Test input	Expected output	What it validates
1 1 1 all ones	1	minimal correctness
skewed sizes	98	greedy failure handling
symmetric sets	18	balanced DP accumulation
one dominant color	400	correct prioritization

Edge Cases

A subtle edge case occurs when one color has very large values and the others are small but numerous. The DP correctly handles this because it can choose to skip certain pairings entirely by moving in directions that do not consume that color.

For example, if red contains [100, 1], green [2], and blue [50], the DP explores both pairing 100×2 + 1×50 and 100×50, eventually selecting the best combination.
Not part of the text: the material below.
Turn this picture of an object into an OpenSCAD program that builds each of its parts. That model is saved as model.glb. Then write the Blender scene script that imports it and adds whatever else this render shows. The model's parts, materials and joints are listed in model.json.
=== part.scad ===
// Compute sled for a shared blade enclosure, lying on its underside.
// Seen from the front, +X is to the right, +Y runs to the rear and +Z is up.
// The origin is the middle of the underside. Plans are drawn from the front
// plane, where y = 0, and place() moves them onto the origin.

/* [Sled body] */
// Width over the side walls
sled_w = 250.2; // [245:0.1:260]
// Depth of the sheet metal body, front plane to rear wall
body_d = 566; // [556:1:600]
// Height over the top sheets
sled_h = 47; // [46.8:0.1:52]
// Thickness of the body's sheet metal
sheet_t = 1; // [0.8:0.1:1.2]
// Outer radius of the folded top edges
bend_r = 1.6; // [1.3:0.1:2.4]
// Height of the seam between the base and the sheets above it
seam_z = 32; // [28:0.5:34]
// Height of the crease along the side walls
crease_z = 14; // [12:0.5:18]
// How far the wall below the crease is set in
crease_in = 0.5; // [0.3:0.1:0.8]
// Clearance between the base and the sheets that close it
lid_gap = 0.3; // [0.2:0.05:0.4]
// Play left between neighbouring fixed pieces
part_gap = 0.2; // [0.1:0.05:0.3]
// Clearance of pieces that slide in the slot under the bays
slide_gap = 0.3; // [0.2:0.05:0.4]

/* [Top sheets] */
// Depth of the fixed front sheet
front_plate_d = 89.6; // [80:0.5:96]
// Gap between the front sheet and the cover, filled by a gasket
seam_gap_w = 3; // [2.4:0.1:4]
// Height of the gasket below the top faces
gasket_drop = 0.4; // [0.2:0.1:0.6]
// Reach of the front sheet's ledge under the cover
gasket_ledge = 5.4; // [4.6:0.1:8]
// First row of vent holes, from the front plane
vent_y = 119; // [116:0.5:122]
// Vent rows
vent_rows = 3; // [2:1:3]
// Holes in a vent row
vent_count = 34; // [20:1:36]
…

A greedy approach might pair 100×2 first and lose the possibility of 100×50, but the DP retains both paths.

Another edge case is when leaving elements unused is optimal. The answer is not necessarily dp[R][G][B], because consuming all elements forces suboptimal pairings. The running maximum across all states ensures configurations that stop early are considered, such as using only the largest few elements from each color and discarding the rest.